Steve Kerr was at his wit’s end after the Laguna Woods shooting at a Taiwanese church in Southern California, the supermarket shooting in a historically Black neighborhood in Buffalo, and now the shooting in Uvalde, all of which took place in the last 10 days.

He was exhausted, but he was furious first, bordering on tears.

“We’ve had Asian churchgoers killed in Souther California and now we have children murdered at school,” Kerr said. “When are we going to do something? I’m so tired of getting up here and offering condolences to the devastated families that are out there. I’m tired of the moments of silence. Enough!”

Gun violence is a sickening, morbid reality of living in the a country that values gun rights over the lives of innocent people. It is the only high-income country in the world with common cases of mass shootings.

The University of Washington’s Institute for Health Metrics and Evaluation provides compelling data on that front, as do many other sources.

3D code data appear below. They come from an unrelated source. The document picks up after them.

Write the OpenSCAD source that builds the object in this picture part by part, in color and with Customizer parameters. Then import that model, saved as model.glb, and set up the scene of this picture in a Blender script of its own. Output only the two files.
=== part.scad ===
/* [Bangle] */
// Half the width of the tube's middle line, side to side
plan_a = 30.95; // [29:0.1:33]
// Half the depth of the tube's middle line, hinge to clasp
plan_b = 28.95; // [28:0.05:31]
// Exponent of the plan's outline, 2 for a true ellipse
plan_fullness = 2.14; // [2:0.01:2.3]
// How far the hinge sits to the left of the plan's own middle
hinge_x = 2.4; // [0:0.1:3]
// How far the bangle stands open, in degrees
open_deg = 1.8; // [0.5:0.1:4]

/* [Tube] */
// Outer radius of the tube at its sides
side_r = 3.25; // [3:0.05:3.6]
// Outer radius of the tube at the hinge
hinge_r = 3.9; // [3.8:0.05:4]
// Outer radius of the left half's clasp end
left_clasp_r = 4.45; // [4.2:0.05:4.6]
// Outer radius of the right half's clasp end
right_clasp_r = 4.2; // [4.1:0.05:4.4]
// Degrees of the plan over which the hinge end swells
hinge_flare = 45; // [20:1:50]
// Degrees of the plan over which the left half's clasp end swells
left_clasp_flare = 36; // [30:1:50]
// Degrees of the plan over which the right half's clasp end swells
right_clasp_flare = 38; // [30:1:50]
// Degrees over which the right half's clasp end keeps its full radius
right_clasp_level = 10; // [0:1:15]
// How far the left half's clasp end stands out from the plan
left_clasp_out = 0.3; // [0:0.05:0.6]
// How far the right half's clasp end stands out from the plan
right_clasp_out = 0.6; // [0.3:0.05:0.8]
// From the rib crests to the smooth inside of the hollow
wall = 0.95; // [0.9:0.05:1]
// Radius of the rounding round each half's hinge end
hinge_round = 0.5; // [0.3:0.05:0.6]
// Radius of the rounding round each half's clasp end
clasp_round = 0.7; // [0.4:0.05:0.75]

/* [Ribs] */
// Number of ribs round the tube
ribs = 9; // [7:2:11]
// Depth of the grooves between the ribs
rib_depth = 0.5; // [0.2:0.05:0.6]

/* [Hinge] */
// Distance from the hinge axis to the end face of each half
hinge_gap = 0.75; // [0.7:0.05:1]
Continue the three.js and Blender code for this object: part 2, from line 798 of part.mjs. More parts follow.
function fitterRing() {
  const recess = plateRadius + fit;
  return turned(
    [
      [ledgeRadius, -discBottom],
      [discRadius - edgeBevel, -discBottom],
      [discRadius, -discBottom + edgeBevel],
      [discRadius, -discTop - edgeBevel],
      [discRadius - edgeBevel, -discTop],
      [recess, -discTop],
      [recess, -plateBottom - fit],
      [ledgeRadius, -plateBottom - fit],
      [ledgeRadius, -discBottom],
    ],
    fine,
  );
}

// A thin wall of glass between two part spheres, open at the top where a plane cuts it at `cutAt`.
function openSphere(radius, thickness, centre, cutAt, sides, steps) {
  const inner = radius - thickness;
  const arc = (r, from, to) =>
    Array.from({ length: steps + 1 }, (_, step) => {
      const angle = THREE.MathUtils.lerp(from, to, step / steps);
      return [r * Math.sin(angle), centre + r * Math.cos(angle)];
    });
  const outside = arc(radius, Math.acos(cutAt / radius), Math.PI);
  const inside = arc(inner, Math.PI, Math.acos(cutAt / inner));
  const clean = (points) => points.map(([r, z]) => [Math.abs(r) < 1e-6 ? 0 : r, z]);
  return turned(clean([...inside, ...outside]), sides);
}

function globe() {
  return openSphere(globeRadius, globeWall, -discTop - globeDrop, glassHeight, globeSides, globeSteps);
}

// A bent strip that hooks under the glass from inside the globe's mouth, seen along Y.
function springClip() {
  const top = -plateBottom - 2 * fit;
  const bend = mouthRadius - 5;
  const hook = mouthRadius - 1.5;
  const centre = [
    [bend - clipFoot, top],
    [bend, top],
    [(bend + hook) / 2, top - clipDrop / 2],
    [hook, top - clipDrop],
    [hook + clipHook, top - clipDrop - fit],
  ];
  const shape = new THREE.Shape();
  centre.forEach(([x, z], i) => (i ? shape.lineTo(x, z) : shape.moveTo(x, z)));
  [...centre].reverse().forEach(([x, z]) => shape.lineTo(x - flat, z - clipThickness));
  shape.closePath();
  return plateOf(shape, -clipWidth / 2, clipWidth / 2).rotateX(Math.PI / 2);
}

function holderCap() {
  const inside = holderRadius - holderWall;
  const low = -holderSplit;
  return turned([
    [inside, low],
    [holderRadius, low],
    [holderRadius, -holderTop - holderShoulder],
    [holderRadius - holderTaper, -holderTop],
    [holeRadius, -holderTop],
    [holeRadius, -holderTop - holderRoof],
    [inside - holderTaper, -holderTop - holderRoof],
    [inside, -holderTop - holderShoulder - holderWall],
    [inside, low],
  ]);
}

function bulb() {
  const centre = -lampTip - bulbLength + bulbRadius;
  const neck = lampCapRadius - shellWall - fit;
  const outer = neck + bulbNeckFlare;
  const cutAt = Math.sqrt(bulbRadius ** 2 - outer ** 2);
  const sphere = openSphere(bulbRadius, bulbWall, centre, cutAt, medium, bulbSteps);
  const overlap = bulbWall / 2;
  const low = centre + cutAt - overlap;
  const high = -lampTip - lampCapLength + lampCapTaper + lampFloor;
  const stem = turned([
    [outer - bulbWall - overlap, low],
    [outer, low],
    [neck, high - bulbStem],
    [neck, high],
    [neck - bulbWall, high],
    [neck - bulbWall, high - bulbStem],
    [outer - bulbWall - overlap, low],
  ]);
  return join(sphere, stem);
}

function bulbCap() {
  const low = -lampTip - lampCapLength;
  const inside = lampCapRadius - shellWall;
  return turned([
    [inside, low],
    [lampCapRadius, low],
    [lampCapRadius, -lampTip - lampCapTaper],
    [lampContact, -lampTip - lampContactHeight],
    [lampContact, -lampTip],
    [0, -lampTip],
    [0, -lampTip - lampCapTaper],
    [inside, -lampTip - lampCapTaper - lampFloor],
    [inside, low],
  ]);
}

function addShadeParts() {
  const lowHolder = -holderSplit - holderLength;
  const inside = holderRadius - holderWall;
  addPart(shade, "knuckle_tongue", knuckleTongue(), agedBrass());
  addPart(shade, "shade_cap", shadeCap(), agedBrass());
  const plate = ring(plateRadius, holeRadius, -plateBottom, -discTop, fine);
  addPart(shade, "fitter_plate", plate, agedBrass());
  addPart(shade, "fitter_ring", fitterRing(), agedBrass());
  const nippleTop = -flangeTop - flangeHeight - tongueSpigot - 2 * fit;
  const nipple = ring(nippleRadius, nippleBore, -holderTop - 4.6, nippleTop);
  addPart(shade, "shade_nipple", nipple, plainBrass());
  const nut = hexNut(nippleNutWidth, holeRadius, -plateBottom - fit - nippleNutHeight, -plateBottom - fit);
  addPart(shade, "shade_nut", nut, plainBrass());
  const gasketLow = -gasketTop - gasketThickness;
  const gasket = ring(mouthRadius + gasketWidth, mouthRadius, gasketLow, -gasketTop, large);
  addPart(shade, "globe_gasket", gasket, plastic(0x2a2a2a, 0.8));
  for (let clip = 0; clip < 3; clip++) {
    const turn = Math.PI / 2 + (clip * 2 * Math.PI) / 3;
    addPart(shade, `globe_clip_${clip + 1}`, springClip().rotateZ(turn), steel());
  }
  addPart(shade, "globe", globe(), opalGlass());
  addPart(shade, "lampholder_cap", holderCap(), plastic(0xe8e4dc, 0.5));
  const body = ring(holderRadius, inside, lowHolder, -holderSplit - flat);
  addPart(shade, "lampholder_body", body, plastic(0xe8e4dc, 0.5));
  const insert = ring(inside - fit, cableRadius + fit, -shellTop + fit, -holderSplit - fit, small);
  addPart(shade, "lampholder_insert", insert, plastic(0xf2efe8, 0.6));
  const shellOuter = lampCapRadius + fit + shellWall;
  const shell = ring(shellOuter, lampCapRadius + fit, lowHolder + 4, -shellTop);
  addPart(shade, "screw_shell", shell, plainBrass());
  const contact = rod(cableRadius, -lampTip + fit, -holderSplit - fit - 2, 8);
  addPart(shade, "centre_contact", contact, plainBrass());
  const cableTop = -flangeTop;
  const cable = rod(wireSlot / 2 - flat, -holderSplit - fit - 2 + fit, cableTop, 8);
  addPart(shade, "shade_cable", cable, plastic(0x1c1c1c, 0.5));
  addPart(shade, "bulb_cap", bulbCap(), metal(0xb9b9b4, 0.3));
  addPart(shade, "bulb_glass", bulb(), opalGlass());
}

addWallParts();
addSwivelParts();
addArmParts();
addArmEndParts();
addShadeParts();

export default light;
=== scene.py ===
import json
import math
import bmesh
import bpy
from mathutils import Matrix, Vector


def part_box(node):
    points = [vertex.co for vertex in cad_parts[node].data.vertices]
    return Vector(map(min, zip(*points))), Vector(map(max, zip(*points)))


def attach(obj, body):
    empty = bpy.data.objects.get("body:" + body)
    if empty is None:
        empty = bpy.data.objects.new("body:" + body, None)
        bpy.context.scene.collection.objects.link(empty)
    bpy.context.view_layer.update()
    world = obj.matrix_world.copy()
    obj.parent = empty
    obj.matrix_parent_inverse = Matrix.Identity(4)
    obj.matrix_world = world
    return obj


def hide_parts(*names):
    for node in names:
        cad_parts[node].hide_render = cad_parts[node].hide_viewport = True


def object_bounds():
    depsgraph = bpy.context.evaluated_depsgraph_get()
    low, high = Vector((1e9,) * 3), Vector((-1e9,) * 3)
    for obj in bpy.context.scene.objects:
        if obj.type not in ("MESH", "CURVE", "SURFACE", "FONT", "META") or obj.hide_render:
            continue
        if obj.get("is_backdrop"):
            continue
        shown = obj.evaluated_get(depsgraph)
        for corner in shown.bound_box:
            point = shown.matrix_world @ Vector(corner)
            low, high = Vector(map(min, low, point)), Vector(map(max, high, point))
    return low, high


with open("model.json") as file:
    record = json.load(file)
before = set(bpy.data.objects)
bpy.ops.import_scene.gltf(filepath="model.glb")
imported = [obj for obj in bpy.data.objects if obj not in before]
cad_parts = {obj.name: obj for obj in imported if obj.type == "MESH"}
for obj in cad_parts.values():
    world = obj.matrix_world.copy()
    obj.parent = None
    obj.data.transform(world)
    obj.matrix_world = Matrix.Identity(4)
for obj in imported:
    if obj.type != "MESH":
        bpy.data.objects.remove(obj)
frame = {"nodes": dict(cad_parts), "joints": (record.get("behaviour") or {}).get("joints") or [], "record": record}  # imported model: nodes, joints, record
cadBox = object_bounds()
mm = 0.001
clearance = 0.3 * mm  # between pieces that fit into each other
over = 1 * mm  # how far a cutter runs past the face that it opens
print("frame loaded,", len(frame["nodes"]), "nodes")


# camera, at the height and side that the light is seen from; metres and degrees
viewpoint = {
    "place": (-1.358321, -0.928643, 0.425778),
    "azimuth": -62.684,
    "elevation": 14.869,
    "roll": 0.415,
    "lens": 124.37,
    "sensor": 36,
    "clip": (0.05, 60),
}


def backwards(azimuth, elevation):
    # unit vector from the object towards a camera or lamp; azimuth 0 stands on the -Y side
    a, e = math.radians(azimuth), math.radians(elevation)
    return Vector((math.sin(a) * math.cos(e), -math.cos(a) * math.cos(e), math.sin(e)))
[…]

According to the Gun Violence Archive, there have been 17,094 gun violence deaths in the United States this year and 212 mass shootings, which are defined as shootings in which four or more people are shot or killed.

Kerr has long been an outspoken advocate for background checks, among other basic gun law proposals that are overwhelmingly supported by the American people, looked like he reached his breaking point on Tuesday. His father, Paul, was murdered at the American University of Beirut in 1984.

Giants manager Gabe Kapler also made a statement after the shooting.

Kerr has appeared exasperated in months past in having to discuss shooting after shooting with the knowledge that the United States Senate — and particularly Minority Leader Mitch McConnell — will not adopt widely supported changes.

The filibuster in the Senate has kept the Republican party — which has refused to take up those gun measures — able to prevent a vote. While the Democrats have a majority with the vote of Vice President Kamala Harris and could eliminate the filibuster, moderate West Virginia Senator Joe Manchin has refused to accede to that request.

Given all this context and the fact that nothing has been done, as we approach the 10 year anniversary of the Sandy Hook shooting, Kerr was at his wit’s end.

Kerr continued and implored the Senate to think about how they would feel if the victims involved were members of their own families and called them out for what he believes is a desire to maintain power.

“There’s 50 senators right now who refuse to vote on HR 8 which is a background check rule that the House passed a couple years ago,” Kerr said. “It’s been sitting there for two years. There’s a reason they refuse to vote on it; to hold onto power.

“So I ask you, Mitch McConnell, I ask all of you senators who refuse to do anything about the violence and school shooting and supermarket shootings, I ask you, ‘Are you going to put your own desire for power ahead of the lives of our children and our elderly and our churchgoers?’ Because that’s what it looks like. I’m fed up.

“We can’t get numb to this… We are being held hostage by 50 senators in Washington who refuse to even put it to a vote despite what we as the American people want. They won’t vote on it because they want to hold onto their own power It’s pathetic! I’ve had enough.”